Work required
The material below contains a line with "pieces = extension()" and a line with "in imported if". Copy exactly those two lines and all lines between them.

Data excerpts
****************

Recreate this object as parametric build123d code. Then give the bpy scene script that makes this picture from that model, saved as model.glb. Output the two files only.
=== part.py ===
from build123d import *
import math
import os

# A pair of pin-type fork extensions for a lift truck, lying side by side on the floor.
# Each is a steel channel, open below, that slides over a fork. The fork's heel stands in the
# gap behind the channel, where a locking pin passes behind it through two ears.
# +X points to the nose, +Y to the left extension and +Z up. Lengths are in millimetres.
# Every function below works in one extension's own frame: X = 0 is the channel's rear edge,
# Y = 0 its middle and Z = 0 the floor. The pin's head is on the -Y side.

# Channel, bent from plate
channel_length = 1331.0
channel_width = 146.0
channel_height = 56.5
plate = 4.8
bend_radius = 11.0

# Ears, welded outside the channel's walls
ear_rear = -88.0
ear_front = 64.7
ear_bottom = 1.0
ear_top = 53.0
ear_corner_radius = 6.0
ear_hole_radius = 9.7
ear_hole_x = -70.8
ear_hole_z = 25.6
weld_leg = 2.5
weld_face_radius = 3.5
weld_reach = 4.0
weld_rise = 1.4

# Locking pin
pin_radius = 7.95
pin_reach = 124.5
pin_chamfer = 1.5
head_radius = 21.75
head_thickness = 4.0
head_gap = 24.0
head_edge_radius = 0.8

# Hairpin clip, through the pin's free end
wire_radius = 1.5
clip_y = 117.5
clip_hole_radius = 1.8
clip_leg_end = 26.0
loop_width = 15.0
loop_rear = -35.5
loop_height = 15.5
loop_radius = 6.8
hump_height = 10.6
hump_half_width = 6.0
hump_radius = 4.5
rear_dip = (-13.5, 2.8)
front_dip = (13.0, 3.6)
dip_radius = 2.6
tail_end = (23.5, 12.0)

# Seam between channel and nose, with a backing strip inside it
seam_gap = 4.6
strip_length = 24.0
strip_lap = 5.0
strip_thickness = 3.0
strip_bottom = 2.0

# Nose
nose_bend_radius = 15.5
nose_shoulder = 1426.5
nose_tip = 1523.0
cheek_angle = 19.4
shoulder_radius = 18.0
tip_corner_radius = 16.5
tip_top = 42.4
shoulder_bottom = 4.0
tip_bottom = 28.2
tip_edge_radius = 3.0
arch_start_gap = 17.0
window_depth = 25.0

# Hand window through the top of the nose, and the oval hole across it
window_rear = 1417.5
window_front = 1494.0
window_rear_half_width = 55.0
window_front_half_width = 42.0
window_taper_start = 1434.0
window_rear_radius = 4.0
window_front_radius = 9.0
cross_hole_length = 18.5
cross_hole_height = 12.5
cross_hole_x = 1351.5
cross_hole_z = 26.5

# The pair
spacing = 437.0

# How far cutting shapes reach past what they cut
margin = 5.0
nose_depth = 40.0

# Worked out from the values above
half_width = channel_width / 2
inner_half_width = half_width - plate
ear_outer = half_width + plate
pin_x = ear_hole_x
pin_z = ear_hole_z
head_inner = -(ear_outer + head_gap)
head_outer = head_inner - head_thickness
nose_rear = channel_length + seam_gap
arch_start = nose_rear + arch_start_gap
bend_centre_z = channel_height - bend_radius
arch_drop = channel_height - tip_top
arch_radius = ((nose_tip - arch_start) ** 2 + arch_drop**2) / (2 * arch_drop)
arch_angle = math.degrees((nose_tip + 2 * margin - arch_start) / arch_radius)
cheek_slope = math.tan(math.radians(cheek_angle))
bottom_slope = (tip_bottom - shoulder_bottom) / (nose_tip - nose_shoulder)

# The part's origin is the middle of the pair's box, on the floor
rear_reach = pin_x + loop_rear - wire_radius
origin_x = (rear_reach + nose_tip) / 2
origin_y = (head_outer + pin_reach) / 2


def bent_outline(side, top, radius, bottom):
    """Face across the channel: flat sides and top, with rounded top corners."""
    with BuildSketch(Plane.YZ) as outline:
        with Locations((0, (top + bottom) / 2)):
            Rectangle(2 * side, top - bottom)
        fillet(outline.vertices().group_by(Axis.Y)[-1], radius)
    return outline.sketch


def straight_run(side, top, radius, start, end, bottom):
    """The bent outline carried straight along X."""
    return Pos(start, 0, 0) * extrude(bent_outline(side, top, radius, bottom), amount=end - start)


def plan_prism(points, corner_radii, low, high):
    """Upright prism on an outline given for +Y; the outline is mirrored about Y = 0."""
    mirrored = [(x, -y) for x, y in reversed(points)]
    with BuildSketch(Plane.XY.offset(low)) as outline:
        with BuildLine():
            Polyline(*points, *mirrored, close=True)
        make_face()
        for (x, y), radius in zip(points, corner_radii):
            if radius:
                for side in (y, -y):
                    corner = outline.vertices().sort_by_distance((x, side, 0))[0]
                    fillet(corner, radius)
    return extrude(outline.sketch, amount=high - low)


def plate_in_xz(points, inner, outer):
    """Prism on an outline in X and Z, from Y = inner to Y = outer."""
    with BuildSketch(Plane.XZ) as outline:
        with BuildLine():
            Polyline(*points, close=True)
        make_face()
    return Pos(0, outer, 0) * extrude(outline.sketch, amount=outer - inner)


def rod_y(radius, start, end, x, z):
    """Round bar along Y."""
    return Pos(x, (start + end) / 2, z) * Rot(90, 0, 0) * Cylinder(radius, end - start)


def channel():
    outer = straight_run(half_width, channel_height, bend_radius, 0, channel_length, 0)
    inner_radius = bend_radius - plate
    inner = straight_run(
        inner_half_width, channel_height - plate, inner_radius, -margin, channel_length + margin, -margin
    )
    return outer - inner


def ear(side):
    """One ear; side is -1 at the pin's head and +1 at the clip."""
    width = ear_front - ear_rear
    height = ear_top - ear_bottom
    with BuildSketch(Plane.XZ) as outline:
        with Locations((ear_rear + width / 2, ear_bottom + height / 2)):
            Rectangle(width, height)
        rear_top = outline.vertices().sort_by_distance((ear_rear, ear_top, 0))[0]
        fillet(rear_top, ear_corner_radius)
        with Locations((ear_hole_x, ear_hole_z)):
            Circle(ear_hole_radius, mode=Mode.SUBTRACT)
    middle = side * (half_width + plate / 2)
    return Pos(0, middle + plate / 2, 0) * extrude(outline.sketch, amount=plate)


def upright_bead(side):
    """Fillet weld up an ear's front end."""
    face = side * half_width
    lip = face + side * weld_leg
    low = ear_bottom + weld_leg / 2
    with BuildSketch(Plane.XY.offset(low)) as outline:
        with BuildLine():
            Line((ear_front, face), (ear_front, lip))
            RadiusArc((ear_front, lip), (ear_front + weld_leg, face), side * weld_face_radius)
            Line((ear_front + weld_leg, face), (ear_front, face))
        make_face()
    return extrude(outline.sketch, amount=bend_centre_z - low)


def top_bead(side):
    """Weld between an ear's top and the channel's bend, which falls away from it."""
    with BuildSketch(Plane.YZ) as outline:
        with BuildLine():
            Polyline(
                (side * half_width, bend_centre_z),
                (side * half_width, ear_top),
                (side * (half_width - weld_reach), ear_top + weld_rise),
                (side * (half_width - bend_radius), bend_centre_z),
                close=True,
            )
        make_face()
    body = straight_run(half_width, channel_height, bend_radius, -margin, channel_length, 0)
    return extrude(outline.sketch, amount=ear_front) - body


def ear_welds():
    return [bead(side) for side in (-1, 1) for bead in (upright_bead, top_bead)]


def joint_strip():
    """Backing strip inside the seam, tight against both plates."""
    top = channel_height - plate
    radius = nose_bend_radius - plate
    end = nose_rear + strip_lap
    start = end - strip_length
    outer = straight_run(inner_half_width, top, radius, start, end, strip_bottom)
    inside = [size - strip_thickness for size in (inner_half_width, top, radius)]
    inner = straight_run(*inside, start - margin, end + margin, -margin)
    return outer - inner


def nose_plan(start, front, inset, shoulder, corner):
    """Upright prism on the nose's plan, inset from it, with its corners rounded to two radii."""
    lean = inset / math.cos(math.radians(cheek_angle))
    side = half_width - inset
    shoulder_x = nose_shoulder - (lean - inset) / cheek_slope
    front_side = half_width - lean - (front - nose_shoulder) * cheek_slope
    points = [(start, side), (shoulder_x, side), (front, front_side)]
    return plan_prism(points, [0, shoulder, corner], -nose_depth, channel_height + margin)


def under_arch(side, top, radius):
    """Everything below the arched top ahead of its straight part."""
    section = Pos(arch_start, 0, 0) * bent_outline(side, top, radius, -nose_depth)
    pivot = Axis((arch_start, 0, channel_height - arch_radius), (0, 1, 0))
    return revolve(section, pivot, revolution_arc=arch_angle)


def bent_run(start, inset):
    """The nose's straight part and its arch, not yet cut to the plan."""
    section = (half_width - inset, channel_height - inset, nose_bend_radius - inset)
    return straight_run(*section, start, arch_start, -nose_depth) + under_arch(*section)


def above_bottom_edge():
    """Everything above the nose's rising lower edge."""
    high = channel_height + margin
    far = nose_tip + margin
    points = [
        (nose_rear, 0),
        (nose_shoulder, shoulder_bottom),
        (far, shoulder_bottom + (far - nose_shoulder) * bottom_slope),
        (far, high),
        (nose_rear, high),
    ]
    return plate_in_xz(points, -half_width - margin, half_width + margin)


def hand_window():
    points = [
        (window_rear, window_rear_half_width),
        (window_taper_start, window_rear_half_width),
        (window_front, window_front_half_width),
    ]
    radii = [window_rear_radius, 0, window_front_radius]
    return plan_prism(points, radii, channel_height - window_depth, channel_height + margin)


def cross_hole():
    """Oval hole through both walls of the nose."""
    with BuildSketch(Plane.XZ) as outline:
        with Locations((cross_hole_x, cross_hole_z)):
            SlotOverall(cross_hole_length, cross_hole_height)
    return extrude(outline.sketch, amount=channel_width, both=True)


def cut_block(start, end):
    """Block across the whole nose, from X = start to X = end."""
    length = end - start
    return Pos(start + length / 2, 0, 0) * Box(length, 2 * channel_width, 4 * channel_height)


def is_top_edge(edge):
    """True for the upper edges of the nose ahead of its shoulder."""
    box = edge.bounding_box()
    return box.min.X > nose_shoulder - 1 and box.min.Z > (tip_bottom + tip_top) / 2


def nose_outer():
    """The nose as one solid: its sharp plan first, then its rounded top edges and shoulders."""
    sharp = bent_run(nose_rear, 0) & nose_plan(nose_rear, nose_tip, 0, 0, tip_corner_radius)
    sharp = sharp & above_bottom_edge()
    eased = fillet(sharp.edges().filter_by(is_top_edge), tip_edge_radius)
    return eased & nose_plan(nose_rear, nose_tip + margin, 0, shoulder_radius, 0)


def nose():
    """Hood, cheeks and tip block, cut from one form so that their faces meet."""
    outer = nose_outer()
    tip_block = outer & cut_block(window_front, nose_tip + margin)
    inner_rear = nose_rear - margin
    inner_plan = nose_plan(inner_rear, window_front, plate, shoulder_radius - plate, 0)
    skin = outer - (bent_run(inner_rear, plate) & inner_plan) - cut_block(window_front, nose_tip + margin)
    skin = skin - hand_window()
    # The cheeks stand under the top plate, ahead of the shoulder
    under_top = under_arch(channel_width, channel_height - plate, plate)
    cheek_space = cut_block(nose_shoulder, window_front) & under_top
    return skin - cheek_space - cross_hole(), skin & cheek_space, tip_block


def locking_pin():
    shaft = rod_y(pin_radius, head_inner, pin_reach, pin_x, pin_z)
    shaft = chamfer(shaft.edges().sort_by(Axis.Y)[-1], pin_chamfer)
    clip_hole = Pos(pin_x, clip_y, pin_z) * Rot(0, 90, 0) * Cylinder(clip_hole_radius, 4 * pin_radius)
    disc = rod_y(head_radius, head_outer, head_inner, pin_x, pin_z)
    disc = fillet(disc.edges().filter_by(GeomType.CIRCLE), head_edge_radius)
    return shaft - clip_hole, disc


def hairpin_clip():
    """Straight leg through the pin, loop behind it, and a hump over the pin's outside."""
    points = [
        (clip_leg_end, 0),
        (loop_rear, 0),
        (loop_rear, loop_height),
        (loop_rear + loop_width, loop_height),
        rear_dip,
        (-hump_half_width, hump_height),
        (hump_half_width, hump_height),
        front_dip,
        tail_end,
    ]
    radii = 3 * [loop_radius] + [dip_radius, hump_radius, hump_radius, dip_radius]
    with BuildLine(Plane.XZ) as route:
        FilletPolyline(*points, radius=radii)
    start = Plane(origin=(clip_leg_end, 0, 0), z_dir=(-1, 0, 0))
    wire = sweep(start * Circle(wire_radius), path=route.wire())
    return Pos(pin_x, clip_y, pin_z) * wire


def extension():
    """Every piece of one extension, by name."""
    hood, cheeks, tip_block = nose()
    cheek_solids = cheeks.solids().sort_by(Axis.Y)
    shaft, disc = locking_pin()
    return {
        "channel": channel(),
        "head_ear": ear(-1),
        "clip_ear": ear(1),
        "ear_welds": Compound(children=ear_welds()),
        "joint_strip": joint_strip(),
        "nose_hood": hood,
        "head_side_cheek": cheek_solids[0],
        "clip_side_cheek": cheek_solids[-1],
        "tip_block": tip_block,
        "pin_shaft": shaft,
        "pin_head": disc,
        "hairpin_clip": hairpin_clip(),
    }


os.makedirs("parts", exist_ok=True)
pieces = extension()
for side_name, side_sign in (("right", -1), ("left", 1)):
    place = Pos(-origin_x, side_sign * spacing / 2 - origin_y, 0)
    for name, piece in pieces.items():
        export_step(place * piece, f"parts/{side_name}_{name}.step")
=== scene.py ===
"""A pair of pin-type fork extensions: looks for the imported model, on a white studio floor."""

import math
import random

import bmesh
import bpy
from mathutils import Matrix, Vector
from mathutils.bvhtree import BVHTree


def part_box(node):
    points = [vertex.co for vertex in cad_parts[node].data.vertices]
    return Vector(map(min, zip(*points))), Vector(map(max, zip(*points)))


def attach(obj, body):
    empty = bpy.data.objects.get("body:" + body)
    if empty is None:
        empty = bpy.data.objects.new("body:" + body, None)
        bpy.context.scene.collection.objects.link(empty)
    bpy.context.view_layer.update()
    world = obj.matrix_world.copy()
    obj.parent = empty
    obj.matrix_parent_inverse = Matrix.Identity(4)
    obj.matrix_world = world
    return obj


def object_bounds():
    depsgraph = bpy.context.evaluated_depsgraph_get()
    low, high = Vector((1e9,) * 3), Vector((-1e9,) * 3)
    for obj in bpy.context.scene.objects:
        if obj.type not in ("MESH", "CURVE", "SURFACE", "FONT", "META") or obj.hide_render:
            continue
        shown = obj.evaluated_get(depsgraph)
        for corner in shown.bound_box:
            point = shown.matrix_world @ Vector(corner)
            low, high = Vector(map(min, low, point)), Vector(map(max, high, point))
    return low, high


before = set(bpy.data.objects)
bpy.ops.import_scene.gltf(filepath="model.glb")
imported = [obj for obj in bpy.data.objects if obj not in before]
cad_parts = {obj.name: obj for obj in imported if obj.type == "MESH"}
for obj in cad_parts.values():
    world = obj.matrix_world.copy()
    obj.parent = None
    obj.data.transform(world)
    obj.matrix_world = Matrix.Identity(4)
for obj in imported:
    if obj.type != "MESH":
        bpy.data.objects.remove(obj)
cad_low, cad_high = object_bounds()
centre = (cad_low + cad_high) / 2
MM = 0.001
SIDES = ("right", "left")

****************

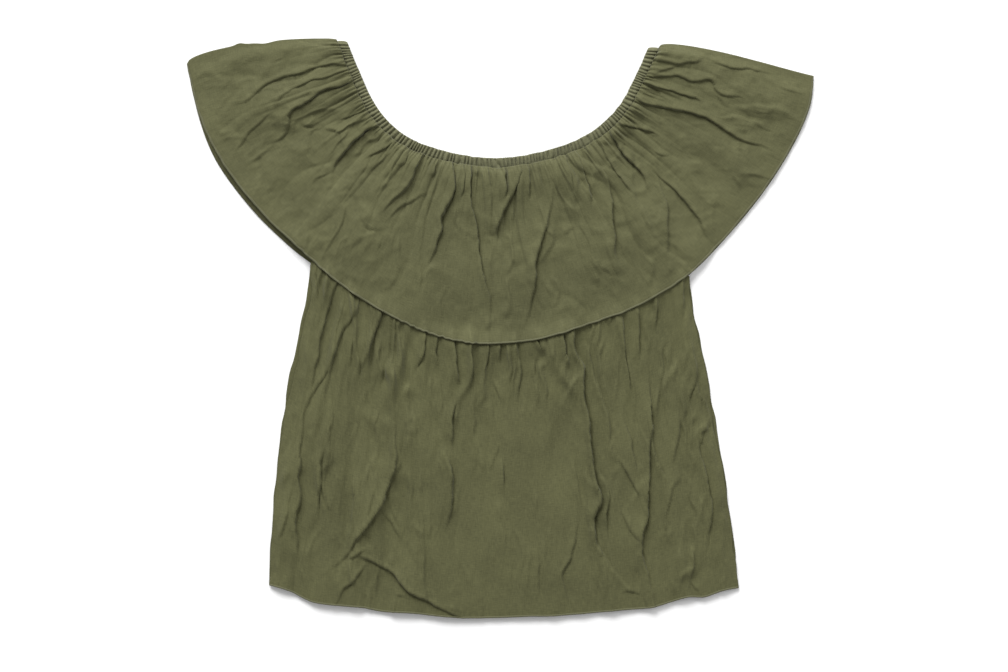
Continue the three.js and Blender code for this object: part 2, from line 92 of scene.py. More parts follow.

****************

Complete response
pieces = extension()
for side_name, side_sign in (("right", -1), ("left", 1)):
    place = Pos(-origin_x, side_sign * spacing / 2 - origin_y, 0)
    for name, piece in pieces.items():
        export_step(place * piece, f"parts/{side_name}_{name}.step")
=== scene.py ===
"""A pair of pin-type fork extensions: looks for the imported model, on a white studio floor."""

import math
import random

import bmesh
import bpy
from mathutils import Matrix, Vector
from mathutils.bvhtree import BVHTree


def part_box(node):
    points = [vertex.co for vertex in cad_parts[node].data.vertices]
    return Vector(map(min, zip(*points))), Vector(map(max, zip(*points)))


def attach(obj, body):
    empty = bpy.data.objects.get("body:" + body)
    if empty is None:
        empty = bpy.data.objects.new("body:" + body, None)
        bpy.context.scene.collection.objects.link(empty)
    bpy.context.view_layer.update()
    world = obj.matrix_world.copy()
    obj.parent = empty
    obj.matrix_parent_inverse = Matrix.Identity(4)
    obj.matrix_world = world
    return obj


def object_bounds():
    depsgraph = bpy.context.evaluated_depsgraph_get()
    low, high = Vector((1e9,) * 3), Vector((-1e9,) * 3)
    for obj in bpy.context.scene.objects:
        if obj.type not in ("MESH", "CURVE", "SURFACE", "FONT", "META") or obj.hide_render:
            continue
        shown = obj.evaluated_get(depsgraph)
        for corner in shown.bound_box:
            point = shown.matrix_world @ Vector(corner)
            low, high = Vector(map(min, low, point)), Vector(map(max, high, point))
    return low, high


before = set(bpy.data.objects)
bpy.ops.import_scene.gltf(filepath="model.glb")
imported = [obj for obj in bpy.data.objects if obj not in before]
cad_parts = {obj.name: obj for obj in imported if obj.type == "MESH"}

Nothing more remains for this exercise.